After college, Mouse decided to move to California. “I heard that things were happening really cool in San Francisco and I was searching for something new. I thought this might be it. I went out with a caravan of people.” He drove a $3500 Porsche that he’d bought with money from painting T-shirts, but shortly after he arrived, his car somehow broke an axle. He heard Alton Kelley was a motorcycle mechanic. “I thought maybe he might be able to fix it. He came over and we talked a lot and realized that we had a lot in common. He became the art director of the Avalon Ballroom and the Family Dog. He brought Chet Helms, who was running it, over and I did a poster. Kelley was doing posters too, so we got together. I was the hand and Kelly was the lay out guy. We did some earth-shaking posters, and they appeared in museums almost immediately around the world. I knew we had the tiger by the tail then.” he said.
Mouse and Kelly lived at 715 Ashbury, in the Haight neighborhood across the street from the house most of the Grateful Dead had taken up. “In the ‘60s San Francisco was so pristine. All the secondhand shops were full of all kinds of Victorian, Edwardian kinds of clothes. Everybody was dressing up in this these great clothes, high top shoes, granny boots, all these fashions, and having parties. The parties kicked in bigger until they had to rent a hall to have a party, because so many people would come to them. They were getting so big, and they were like Friday, Saturday, Sunday, we would dance to these great bands that were forming,” Mouse shared.
Pulling from the beatniks, funk art, and psychedelic experimentation, Mouse combined his ideas into extraordinary designs. “We used to go to the San Francisco Library, where they had a ton of great books on old poster art from the turn of the century. We would study the lettering, the imagery, and old styles and bring a lot of that into the new stuff. I discovered Alphonse Mucha. I ripped off one of his ladies and it made a great poster out of it and changed the color of her hair and her skin. Years later, they made a documentary on Alphonse Mucha and came here and made me part of the documentary, because he was a big poster artist in Paris in the turn of the century and I had brought Alphonse Mucha into the new poster scene,” Mouse explained. Not only did his style evolve, but he found a collaboration for the ages with Kelley.

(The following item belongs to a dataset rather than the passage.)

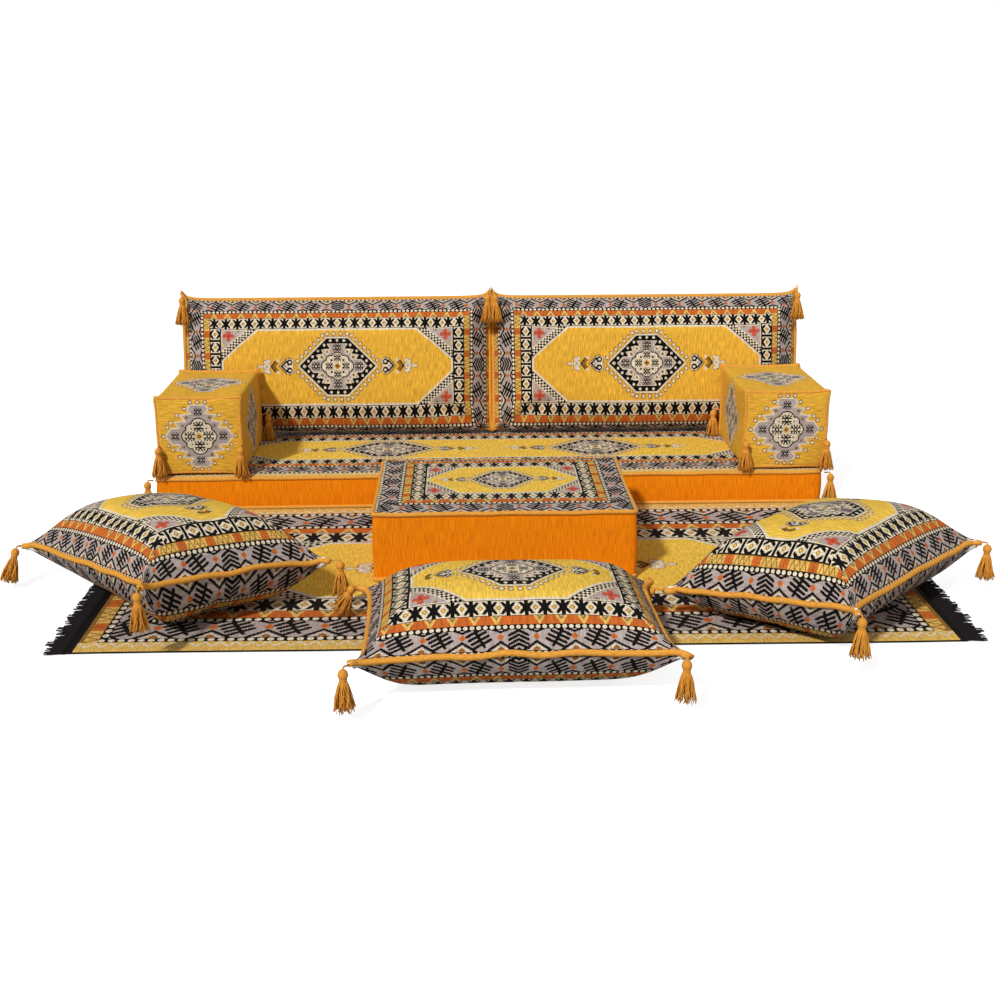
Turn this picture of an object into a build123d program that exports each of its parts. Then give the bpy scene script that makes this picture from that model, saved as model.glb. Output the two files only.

Working with the Grateful Dead, Mouse created several symbols, characters, and designs that essentially branded the band. “The thing about the Grateful Dead, aside from everything, is that it’s a great name. And what it refers to is the afterlife and the Egyptians. It’s something that’s a big mystery, a giant mystery, so the name is mysterious, and it refers to a whole lot of imagery,” he shared about the Dead aesthetic.
The story behind the legendary Skull & Roses image goes back to the days Mouse and Kelley spent at the SF Library looking at old poster art. It is a 19th century illustration in the Rubaiyat of Omar Khayyam. Mouse said, “We ran across that illustration. We went, ‘wow that has Grateful Dead all over it.’ Kelly actually cut it out of the book with a pen knife. I colored it in and did some lettering on it, and it came out and it became like the Grateful Dead’s image.”
Today his style continues to grow with rich colors and important symbols. “I have been doing new versions of Skull & Roses and I have been naming them from acid. Names like Purple Haze, Loose Purple Flowers, Little Blue Flowers, and I call it Blue Dawn. I’m working on one called White Lightning and Strawberry Fields Forever,” he shared. Mouse is designing a Mardi Gras poster for Skull & Roses and will be at the festival with prints for sale.
Trina Calderón is an LA-based writer, proud to be a part of the sunshine daydream of the Grateful Dead.